Surveys

Young UK Investors Keen On Crypto-Currencies - Survey

Robbie Lawther Assistant Editor 12 September 2018

Young UK Investors Keen On Crypto-Currencies - Survey

Rathbone Investment Management surveyed over 1,500 UK investors on their views of crypto-currencies.

According to new research, 37 per cent of under 35-year old UK investors were planning to invest in crypto-currencies in the future compared with just four per cent of those aged 45 or more. 

Rathbone Investment Management surveyed more than 1,500 UK investors. The sample was split between those with savings of between £1,000 ($1,280) - £100,000, and those with over £100,000 in savings or investable assets.

Some 31 per cent of the under 35s surveyed had invested in crypto-currencies previously and planned to do so again in the future. Almost a third (30 per cent) of investors with investable assets of over £100,000 said they have invested in crypto-currencies, and of those just over half (51 per cent) plan to invest in crypto-currencies in the future. 

In addition, the research found that men were more likely to be attracted to crypto-currencies than women. Almost a fifth (19 per cent) of men surveyed by Rathbones had invested in crypto-currencies in the past, and 15 per cent planned to invest in the future. In comparison just 14 per cent of women had previously invested in crypto, and only 10 per cent planned to do so in the future.

Of the 1,500 investors surveyed by Rathbones, just three per cent said that they currently had their wealth invested in crypto-currencies. In comparison 17 per cent of investors had money in the stock market, 23 per cent in a stocks and shares ISA, and almost half (48 per cent) in a cash ISA.

Enthusiasm for such tech-driven ventures is often more associated with the young. Rathbones also suggested the younger generation have a shorter-term time-horizon and more easily caught up in certain fads and fashions.

“Lucrative returns made by the early adopters of bitcoin and other crypto-currencies have been widely publicised,” said Robert Szechenyi, investment director at Rathbones. “These early investors have been followed by others looking to make similar gains. Younger investors who perhaps have shorter investment goals have been more susceptible to the bitcoin craze, whilst older generations with their mind on retirement savings have mostly stayed clear of what is a high-risk asset class.”

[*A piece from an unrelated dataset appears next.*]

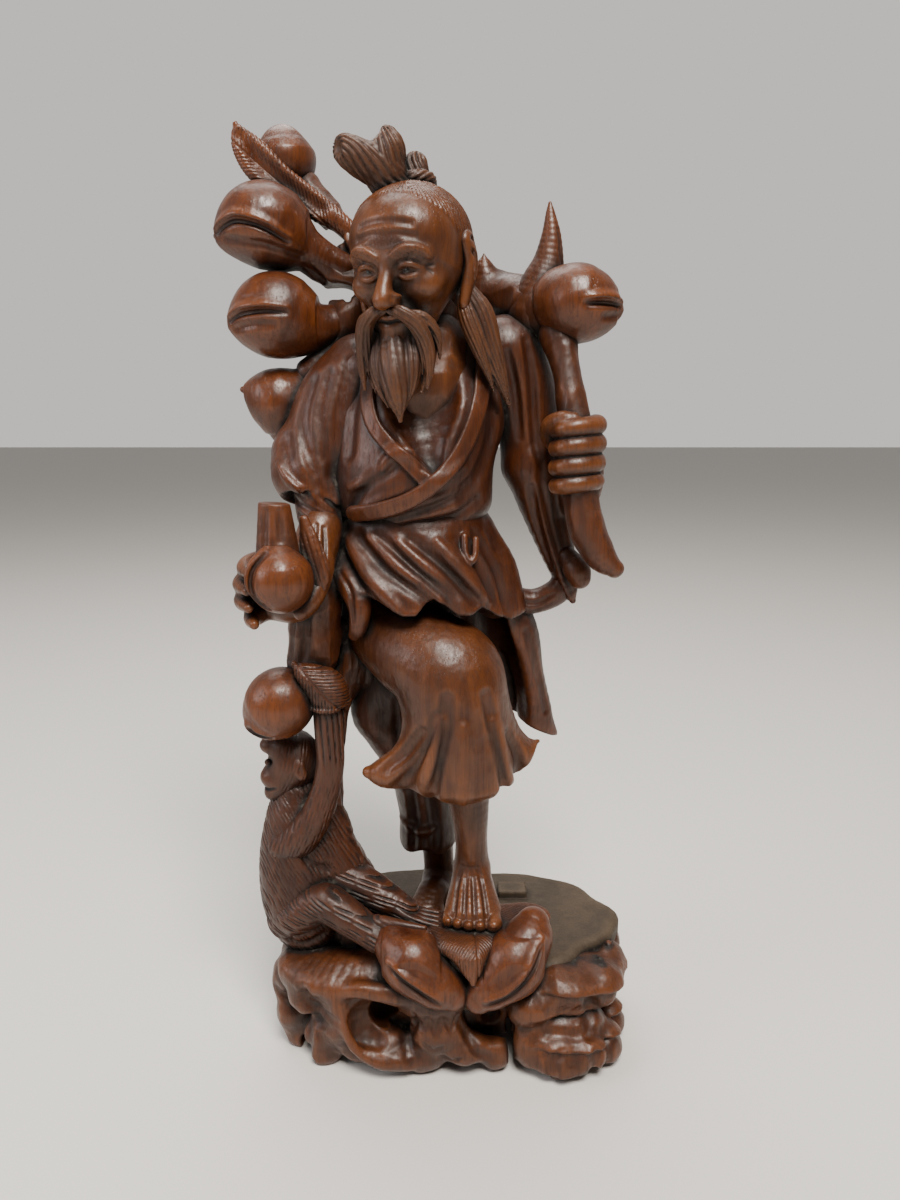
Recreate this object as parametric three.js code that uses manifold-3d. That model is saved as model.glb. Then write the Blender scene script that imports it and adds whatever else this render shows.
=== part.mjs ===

Szechenyi added: “Buying crypto-currencies can come back to bite you. The bursting of the Bitcoin bubble this year is a clear reminder of just how volatile these investments can be. While it can be interesting to dabble in alternative asset classes such as crypto-currencies, and the rewards can be there if you are lucky with timing, we would not advise them to be a core part of an investment portfolio, which should be diversified in order to spread risk. The due diligence given to crypto-currencies is nowhere near as rigorous as it is to more traditional asset classes such as equities and the risk is correspondingly much greater. The majority of investors will have a long-term goal in mind - whether that be saving for a first-time home, retirement or education - and that, along with a person’s appetite for risk, should always be taken into account when making investment decisions. If in doubt, talk to a financial expert.”